-- start --
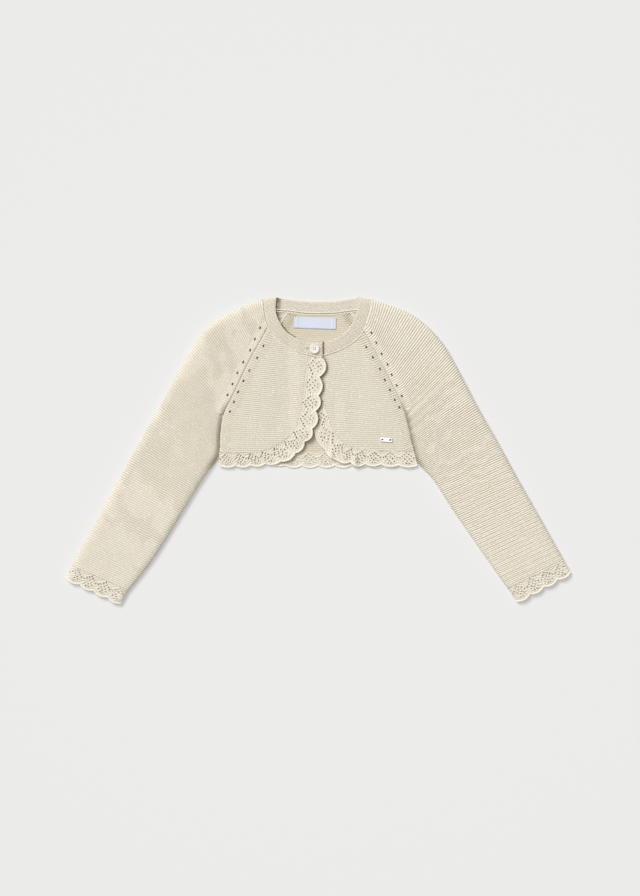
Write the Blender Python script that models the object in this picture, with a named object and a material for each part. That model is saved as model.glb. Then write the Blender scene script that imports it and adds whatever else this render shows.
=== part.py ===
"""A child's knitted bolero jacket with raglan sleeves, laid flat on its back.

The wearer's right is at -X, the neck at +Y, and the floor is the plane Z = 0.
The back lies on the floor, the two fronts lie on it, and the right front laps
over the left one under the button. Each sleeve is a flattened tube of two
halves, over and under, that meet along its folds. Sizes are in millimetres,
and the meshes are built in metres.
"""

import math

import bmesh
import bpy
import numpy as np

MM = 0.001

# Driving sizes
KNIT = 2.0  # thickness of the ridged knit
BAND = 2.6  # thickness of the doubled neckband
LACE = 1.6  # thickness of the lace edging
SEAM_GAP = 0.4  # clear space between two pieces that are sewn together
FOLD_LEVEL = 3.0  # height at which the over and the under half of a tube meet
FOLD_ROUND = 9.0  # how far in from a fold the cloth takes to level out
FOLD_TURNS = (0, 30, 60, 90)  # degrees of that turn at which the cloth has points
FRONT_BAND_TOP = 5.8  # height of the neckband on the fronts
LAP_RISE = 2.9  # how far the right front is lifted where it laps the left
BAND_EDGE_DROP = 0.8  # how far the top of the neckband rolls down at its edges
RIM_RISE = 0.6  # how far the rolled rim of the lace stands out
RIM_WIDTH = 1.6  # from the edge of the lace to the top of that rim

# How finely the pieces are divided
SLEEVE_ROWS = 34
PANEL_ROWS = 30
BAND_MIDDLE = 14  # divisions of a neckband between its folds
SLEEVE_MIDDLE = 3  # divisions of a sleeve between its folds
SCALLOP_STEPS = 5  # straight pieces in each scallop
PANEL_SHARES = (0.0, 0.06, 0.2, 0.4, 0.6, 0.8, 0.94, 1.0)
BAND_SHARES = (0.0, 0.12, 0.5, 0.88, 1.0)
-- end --
YOUR GOAL: Copy down the material exactly as written.

ANSWER TO THIS EXERCISE:
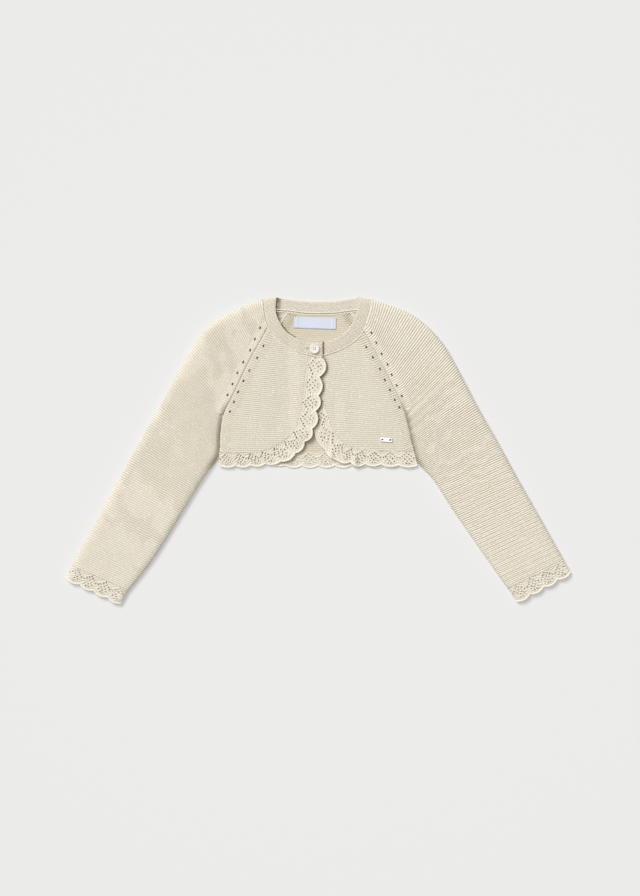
Write the Blender Python script that models the object in this picture, with a named object and a material for each part. That model is saved as model.glb. Then write the Blender scene script that imports it and adds whatever else this render shows.
=== part.py ===
"""A child's knitted bolero jacket with raglan sleeves, laid flat on its back.

The wearer's right is at -X, the neck at +Y, and the floor is the plane Z = 0.
The back lies on the floor, the two fronts lie on it, and the right front laps
over the left one under the button. Each sleeve is a flattened tube of two
halves, over and under, that meet along its folds. Sizes are in millimetres,
and the meshes are built in metres.
"""

import math

import bmesh
import bpy
import numpy as np

MM = 0.001

# Driving sizes
KNIT = 2.0  # thickness of the ridged knit
BAND = 2.6  # thickness of the doubled neckband
LACE = 1.6  # thickness of the lace edging
SEAM_GAP = 0.4  # clear space between two pieces that are sewn together
FOLD_LEVEL = 3.0  # height at which the over and the under half of a tube meet
FOLD_ROUND = 9.0  # how far in from a fold the cloth takes to level out
FOLD_TURNS = (0, 30, 60, 90)  # degrees of that turn at which the cloth has points
FRONT_BAND_TOP = 5.8  # height of the neckband on the fronts
LAP_RISE = 2.9  # how far the right front is lifted where it laps the left
BAND_EDGE_DROP = 0.8  # how far the top of the neckband rolls down at its edges
RIM_RISE = 0.6  # how far the rolled rim of the lace stands out
RIM_WIDTH = 1.6  # from the edge of the lace to the top of that rim

# How finely the pieces are divided
SLEEVE_ROWS = 34
PANEL_ROWS = 30
BAND_MIDDLE = 14  # divisions of a neckband between its folds
SLEEVE_MIDDLE = 3  # divisions of a sleeve between its folds
SCALLOP_STEPS = 5  # straight pieces in each scallop
PANEL_SHARES = (0.0, 0.06, 0.2, 0.4, 0.6, 0.8, 0.94, 1.0)
BAND_SHARES = (0.0, 0.12, 0.5, 0.88, 1.0)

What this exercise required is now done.